Is it finally time to look at longer duration bonds?

After the blood-letting of the past six months, portfolio manager suggests advisors could start to shift along the curve

Is it finally time to look at longer duration bonds?

The long-duration investment grade credit bloodbath has been painful for many. From the early August highs, the ETF tracking the duration-heavy Canadian bond universe has delivered a total loss in excess of 5% and the triple-A rated 30-year Canada bond has delivered a loss of more than 20%.

With such blood already spilled, Geoff Castle, portfolio manager at PenderFund Capital Management, has posed the question: is it finally time to look at longer duration bonds?

He said: “We believe that, after a long period of answering ‘of course not’, we are seeing enough price movement to offer a qualified ‘yes’. We may not be at the point of maximum longer bond yields in this cycle, but we may be close enough to start shifting a bit of weight rightwards along the curve.

“There are, of course, arguments for making the opposite trade. As we ourselves have noted: inflation is rising, yields are still historically low and the Fed has been slowly backing away from its emergency programs designed to hammer down bond yields. All true. But as the U.S. 10-year Treasury yield closes in on 2%, the case for buying quality longer duration credit strengthens.”

The fixed income manager has highlighted a number of reasons why this is the way forward. Firstly, that higher treasury yields, if sustained, may cap some asset values and slow economic activity. The market has shown in the past six weeks that it's not just long bonds that suffer from rising rates – a host of “long duration assets” are vulnerable.

He explained: “For instance, in a world where you can earn back the cost of buying a house from 10 years of rental income, home prices are not particularly sensitive to 10-year interest rates that move from 1% to 2%.

“But when it takes 50 years of rental income to recoup your cost, a move in longer term yields to 2% is big. And 3% rates in that situation are a disaster. So, the knock-on effects of higher rates may be lower prices for some properties and businesses, and that may ultimately limit the scope for yields to rise.”

Castle also argued that sentiment has got pretty lopsided and, in this case, lopsidedly bearish with “almost no bond bulls left”. With such a consensus in place, he said, the market may be primed for a result its participants do not currently expect.

He also pointed out that the term premium has turned positive. After years of negative term premiums, the instantaneous forward term premium 10 years hence, a key measure tracked by the US Federal Reserve, recently hit 0.3%, its highest level since 2018. “In short, investors are getting paid something again for duration risk.”
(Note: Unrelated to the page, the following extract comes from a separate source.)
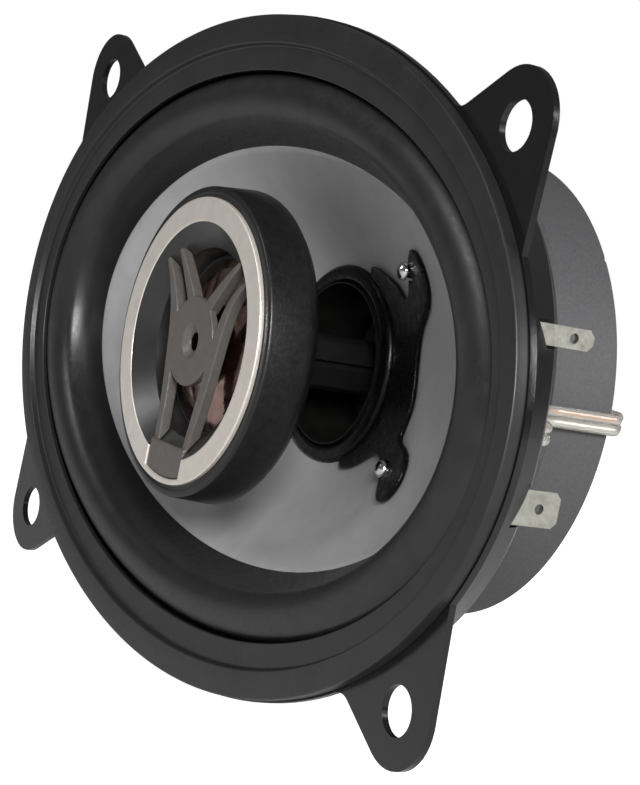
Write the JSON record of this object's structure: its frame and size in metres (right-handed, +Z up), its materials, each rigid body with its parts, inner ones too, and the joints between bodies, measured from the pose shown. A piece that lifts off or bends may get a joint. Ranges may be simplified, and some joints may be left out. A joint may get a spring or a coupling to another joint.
{
  "type": "coaxial car speaker",
  "caption": "Oval coaxial car speaker: pressed basket, ring magnet, oval cone, and a tweeter pod on a centre post.",
  "frame": {"origin": "centre of the mounting plane, the rear face of the flange, on the speaker's axis", "axes": "-Y out of the speaker's front, +X along the long axis of the oval towards the terminals, +Z up along the short axis"},
  "size_m": [0.155, 0.0619, 0.1032],
  "materials": {
    "black_paint": "gloss black paint on pressed steel",
    "gasket_plastic": "moulded, satin",
    "surround_foam": "doped cloth, semi-gloss",
    "cone_poly": "injected polypropylene with mica, satin",
    "black_glue": "cured adhesive, glossy",
    "bright_metal": "bright plated",
    "braid": "tinned copper braid",
    "former_film": "polyimide film",
    "copper_wire": "enamelled copper",
    "spider_cloth": "impregnated cotton",
    "zinc_steel": "zinc plated",
    "ferrite": "sintered ferrite",
    "post_plastic": "moulded",
    "pod_plastic": "moulded, satin",
    "face_plastic": "moulded",
    "trim_metal": "satin",
    "grille_plastic": "metallic paint, satin",
    "copper_film": "metallised film",
    "black_rubber": "soft",
    "capacitor_sleeve": "shrink sleeve",
    "board": "phenolic board",
    "tinned_brass": "tinned",
    "clear_jacket": "clear vinyl",
    "silver_wire": "tinned copper"
  },
  "bodies": {
    "root": {"basket": "black_paint", "gasket": "gasket_plastic", "top_plate": "zinc_steel", "basket_rivets": "bright_metal", "magnet": "ferrite", "yoke": "zinc_steel", "tweeter_post": "post_plastic", "tweeter_pod": "pod_plastic", "post_nut": "zinc_steel", "tweeter_faceplate": "face_plastic", "trim_ring": "trim_metal", "tweeter_grille": "grille_plastic", "tweeter_surround": "black_rubber", "tweeter_top_washer": "zinc_steel", "tweeter_magnet": "ferrite", "tweeter_cup": "zinc_steel", "crossover_capacitor": "capacitor_sleeve", "terminal_block": "board", "terminal_rivets": "bright_metal", "small_terminal": "tinned_brass", "large_terminal": "tinned_brass", "lead_jacket": "clear_jacket", "copper_conductor": "copper_wire", "silver_conductor": "silver_wire", "surround": "surround_foam", "spider": "spider_cloth", "upper_woofer_lead": "braid", "lower_woofer_lead": "braid"},
    "woofer": {"cone": "cone_poly", "hub_ring": "black_glue", "lead_adhesive": "black_glue", "lead_eyelets": "bright_metal", "voice_coil_former": "former_film", "voice_coil": "copper_wire"},
    "tweeter": {"tweeter_diaphragm": "copper_film", "tweeter_coil": "copper_wire"}
  },
  "joints": [
    {"name": "woofer_stroke", "type": "slide", "parent": "root", "child": "woofer", "axis": [0, -1, 0], "range_m": [-0.003, 0.003], "stiffness_N_per_m": 1500, "deforming": ["surround", "spider", "upper_woofer_lead", "lower_woofer_lead"]},
    {"name": "tweeter_stroke", "type": "slide", "parent": "root", "child": "tweeter", "axis": [0, -1, 0], "range_m": [-0.00025, 0.00025], "stiffness_N_per_m": 3000, "deforming": ["tweeter_surround"]}
  ]
}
Many of the deflation drivers that existed before COVID are still in place or have further intensified. Castle acknowledged that there are certain markets that are experiencing cyclically rising prices, particularly in the commodity area but said that other deflation drivers, more secular in nature, are still in place.

He said: “Demographics still favour deflation. Some weaker balance sheets have added debt in the crisis. And many of the creative solutions to the pandemic, like Zoom, presage a future deflation in disrupted industries like office space, retail stores and business travel.”

He added: “We haven’t taken the Fund to an extra-long duration positioning by any means. But, considering the favourable moves in prices, and the shifting fundamentals of the duration trade, there have been a number of situations where we have picked up 1-2% in yield extending into the seven to 10-year tenors in issuers like Canadian Pacific, Fairfax, Gartner and MSCI.”